Nie tylko klimatolodzy dostrzegają zmiany zachodzące w klimacie kuli ziemskiej. Częste są upalne wiosny, jesienie z przymrozkami, czy lata przypominające jesień - zimne i deszczowe. Media donoszą o suszach, powodziach, huraganach, tornadach. Niesie to za sobą śmierć ludzi i ogromne straty materialne. Naukowcy podają sprzeczne przyczyny:
- globalne ocieplenie spowodowane przez człowieka;
- ocieplenie klimatu spowodowane wspólnie przez naturę i człowieka;
- naturalny proces po epoce lodowcowej.
W pierwszym przypadku chodzi o emisję dwutlenku węgla i gazów cieplarnianych pochodzących ze spalania paliw kopalnych. Efekt cieplarniany jest procesem naturalnym, dzięki któremu możliwe jest życie na Ziemi, ponieważ gwarantuje nam panującą temperaturę.
Zwolennicy drugiej wersji głoszą, że nie tylko człowiek emituje do atmosfery tlenki węgla czy metan, ale w dużych ilościach pochodzą one z natury - z wielkopowierzchniowych pożarów wywołanych siłami natury, czy metan wydobywający się z rozległych syberyjskich bagien.
Trzecia teoria mówi, że po plejstoceńskim zlodowaceniu temperatura na Ziemi nie powróciła jeszcze do "normy przedlodowcowej" i czeka nas jeszcze dalsze ocieplenie.
Dwa najpopularniejsze scenariusze skutków ocieplenia klimatu to:
1. Topnienie pokrywy lodowej Arktyki i Antarktyki powodujące podniesienie się poziomu wszechoceanu o około 80m (wersja optymistyczna), co spowoduje zalanie wielu wysp oraz terenów nadmorskich - w Polsce morze poza Pobrzeżem sięgnęło by doliną Wisły aż po Kotlinę Warszawską). Z większych obszarów wodnych będzie większe parowanie, co spowoduje gwałtowniejsze zjawiska typu burze czy tornada. Zwiększenie obszarów występowania chorób tropikalnych (np. malarii). Zniknięcie większości górskich lodowców. Wyginięcie wielu gatunków flory i fauny stref polarnych.

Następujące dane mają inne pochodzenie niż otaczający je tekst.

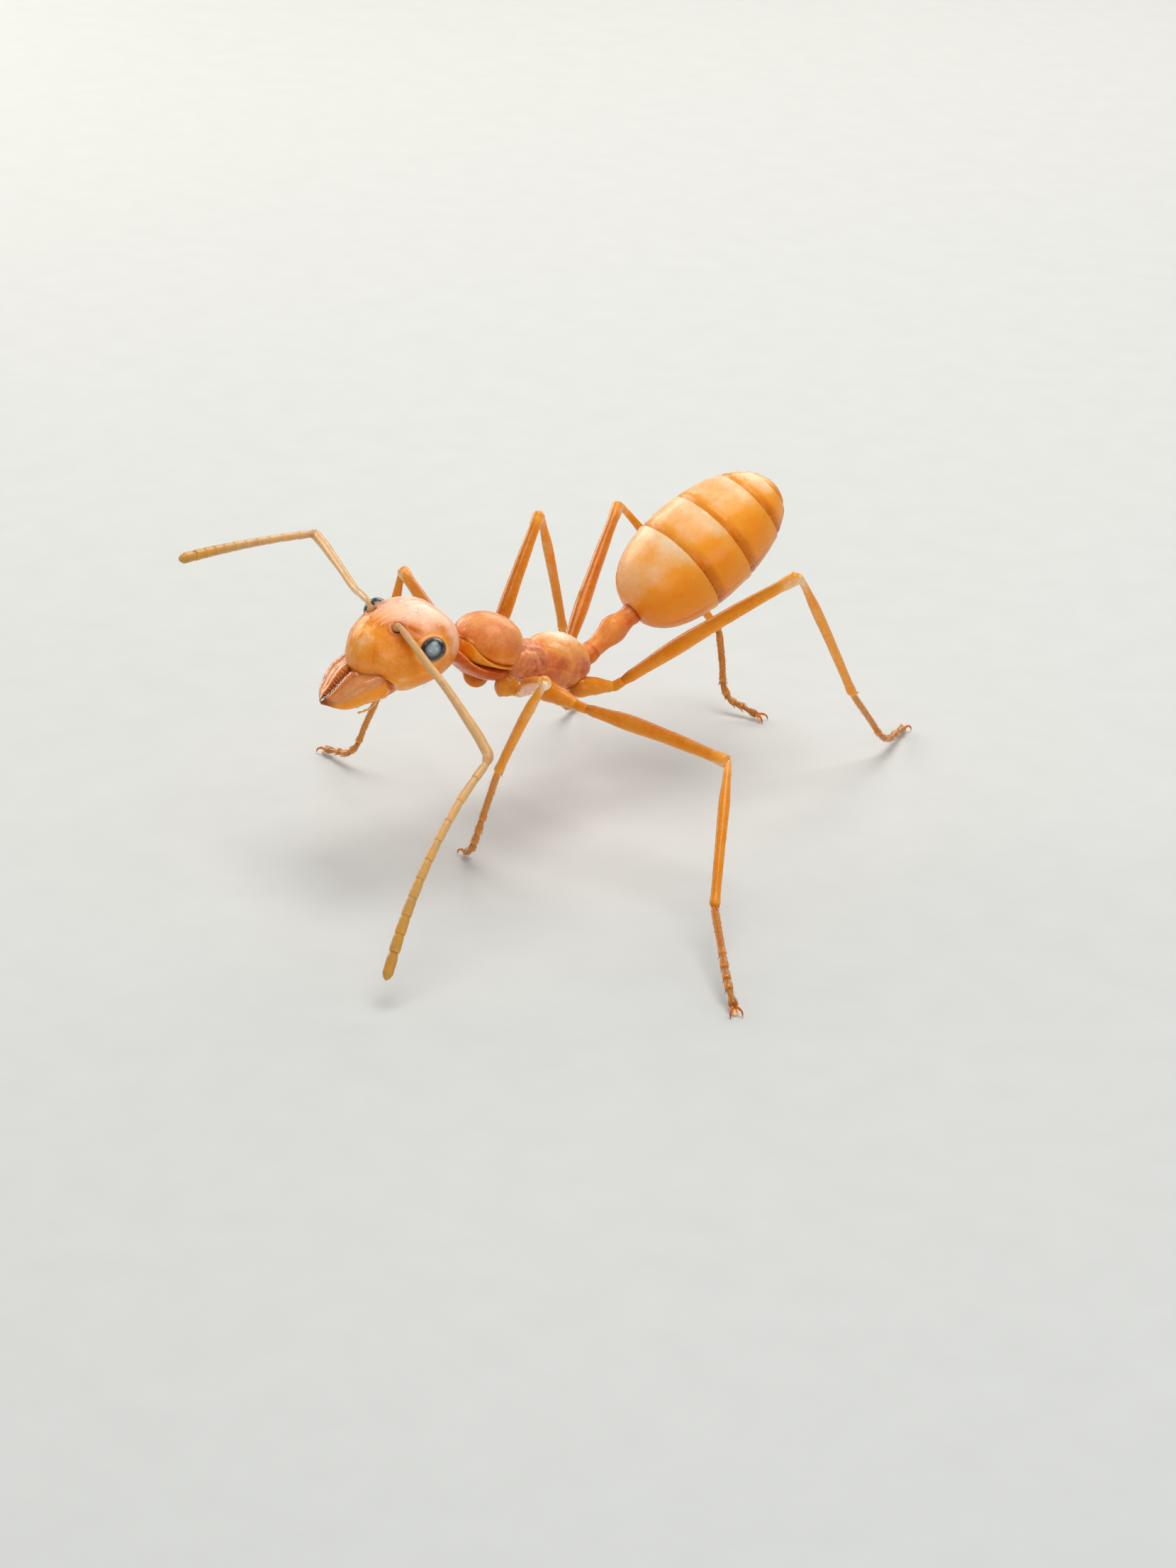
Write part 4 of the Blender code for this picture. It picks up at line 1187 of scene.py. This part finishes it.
# ---------------------------------------------------------------- gaster
class ANT_OT_gaster(bpy.types.Operator):
    """Make the gaster's five overlapping plates and the nozzle at its tip"""

    bl_idname = "ant.gaster"
    bl_label = "Gaster"

    def execute(self, context):
        lip = context.scene.ant.body.lip / MM
        looks = [finish_of("downy_gaster_cuticle"), finish_of("soft_joint_membrane")]
        front, tip = gaster_ends()
        length = np.linalg.norm(tip - front)
        place = place_along(front, tip)
        for number, (low, high) in enumerate(zip(GASTER_BANDS, GASTER_BANDS[1:]), start=1):
            piece = Piece()
            self.plate(piece, number, low * length, high * length, length, lip, place)
            if number == PLATES:
                self.nozzle(piece, length, place)
            piece.make(f"gaster_plate_{number}", looks, "gaster", f"gaster_{number}")
        return {"FINISHED"}

    def plate(self, piece, number, low, high, length, lip, place):
        """Add a plate whose front is tucked under the one before and whose lip covers the next."""
        first, last = number == 1, number == PLATES
        start = 0.004 * length if first else low - 0.10
        end = 0.997 * length if last else high + 0.02
        count = 150 if first else 80
        outer = stations(start, end, count)
        inward = np.zeros(count) if first else 0.045 * smooth_step(low + 0.14, low, outer)
        inward = inward + 0.3 * lip * ridge(outer - low - 0.17, 0.05) * (not first)
        swell = 0.35 * lip * smooth_step(end - 0.14, end - 0.02, outer) * (not last)
        x = np.concatenate([outer, [end + 0.004, end + 0.002, end - 0.06]])
        inset = np.concatenate([inward - swell, [0.25 * lip, 0.8 * lip, lip]])
        egg = rounding(mix(-1.0, 1.0, (x / length) ** 0.86), 2.15)
        width = np.maximum(0.955 * egg, 0.045) - inset
        height = np.maximum(0.895 * egg, 0.045) - inset
        grid = loft(x, np.maximum(width, 0.01), np.maximum(height, 0.01), np.minimum(-0.86 * height, -0.01),
                    2.1, 150)
        z = grid[..., 2] / np.maximum(height, 0.05)[:, None]
        side_line = ridge(z + 0.34, 0.022) * smooth_step(0.02, 0.15, x / length)[:, None]
        grid = pushed(grid, 0.0035 * wrinkles(grid, 0.20, 3) - 0.010 * side_line)
        # the front, tucked under the plate before, is darker and deeper orange, partly from the overlapping
        # plates and partly painted shade
        band = smooth_step(low + 0.26, low + 0.12, x)[:, None] * (not first)
        margin = smooth_step(end - 0.30, end - 0.05, x)[:, None] * (not last)
        tone = 0.54 - 0.10 * band + 0.10 * margin - 0.10 * side_line
        # paler on top: painted highlight; darker and, by the blush, deeper orange underneath: painted shade
        tone = tone + 0.26 * smooth_step(0.3, 0.95, z) - 0.12 * smooth_step(0.0, -0.8, z)
        tone = tone + 0.04 * wrinkles(grid, 0.45, 3) + 0.10 * last
        blush = np.clip(band - 0.6 * margin + 0.5 * smooth_step(-0.1, -0.8, z), 0.0, 1.0)
        shown = 1.0 if first else smooth_step(low, low + 0.05, x)[:, None]
        shown = shown * (np.arange(len(x)) < count)[:, None]
        piece.shell(grid, np.clip(tone, 0.05, 1.0), blush, place=place,
                    downy=np.broadcast_to(shown, tone.shape) * 1.0)

    def nozzle(self, piece, length, place):
        """Add the small round opening at the tip."""
        x = np.array((-0.05, 0.0, 0.015, 0.022, 0.018, -0.02)) + 0.995 * length
        radius = np.array((0.07, 0.048, 0.040, 0.034, 0.022, 0.016))
        piece.shell(loft(x, radius, radius, -radius, 2.0, 36), 0.6, place=place)


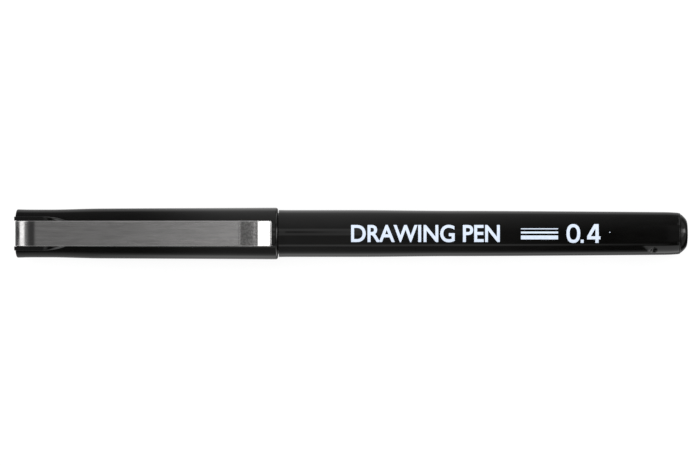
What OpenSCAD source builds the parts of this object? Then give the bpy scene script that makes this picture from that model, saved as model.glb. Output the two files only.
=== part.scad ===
// Capped fibre-tip drawing pen, lying on its side with the clip uppermost.
// X runs along the pen from the closed end of the cap to the tail plug, Y is across, Z is up.
// The origin is the middle of the box around the pen, on the surface that it lies on.
// Stations along the pen (the names that end in _x) are distances from the cap's closed end.

/* [Overall] */
// Length of the capped pen
pen_length = 136; // [134:0.5:140]
// Width of the line that the nib draws
tip_w = 0.4; // [0.3:0.1:0.5]

/* [Cap] */
// Distance from the closed end to the mouth
cap_length = 53.05; // [52.5:0.05:53.1]
// Radius at the mouth, the widest place on the pen
cap_mouth_r = 5.25; // [5.2:0.005:5.3]
// Radius where the straight draft starts
cap_shoulder_r = 5.07; // [5.0:0.01:5.15]
// Radius at the waist behind the closed end
cap_waist_r = 4.85; // [4.8:0.005:4.88]
// Radius at the closed end, just inside its rounded edge
cap_end_r = 4.91; // [4.88:0.01:4.95]
// Thickness of the closed end
cap_end_wall = 2.4; // [2.2:0.1:2.6]
// Radius of the bore that fits over the pen's front section
cap_seat_bore_r = 4.25; // [4.25:0.01:4.3]
// Radius of the bore that holds the inner cap
cap_liner_bore_r = 3.95; // [3.95:0.01:4.0]

/* [Clip] */
// Width of the steel strip
clip_w = 5.1; // [4.8:0.1:5.4]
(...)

2. Zwiększenie parowania z powiększającego się wszechoceanu spowoduje wzrost zachmurzenia, przez co zmniejszy się dopływ promieni słonecznych, zwiększy się ilość opadów zarówno stałych jak i deszczu. Topniejąca pokrywa lodowa wokół biegunów zaburzy prący oceaniczne (zmiany kierunków, temperatury).
Ostatnio pojawia się też teoria, że obecne ocieplenie jest zapowiedzią nie czego innego, jak kolejnego zlodowacenia. Według badań spada temperatura górnej warstwy atmosfery, a to zdaje się potwierdzać tę wersję.
Badania klimatologiczne pochłaniają ogromne fundusze i można usłyszeć głosy, iż klimatolodzy specjalnie mówią o zagrożeniu, aby otrzymać dodatkowe fundusze. Patrząc jednak na przeszłość geologiczną naszego globu, można spodziewać się jeszcze innego, zaskakującego scenariusza przyszłości. Niemniej warto zadbać o czystość powietrza, którym oddychamy.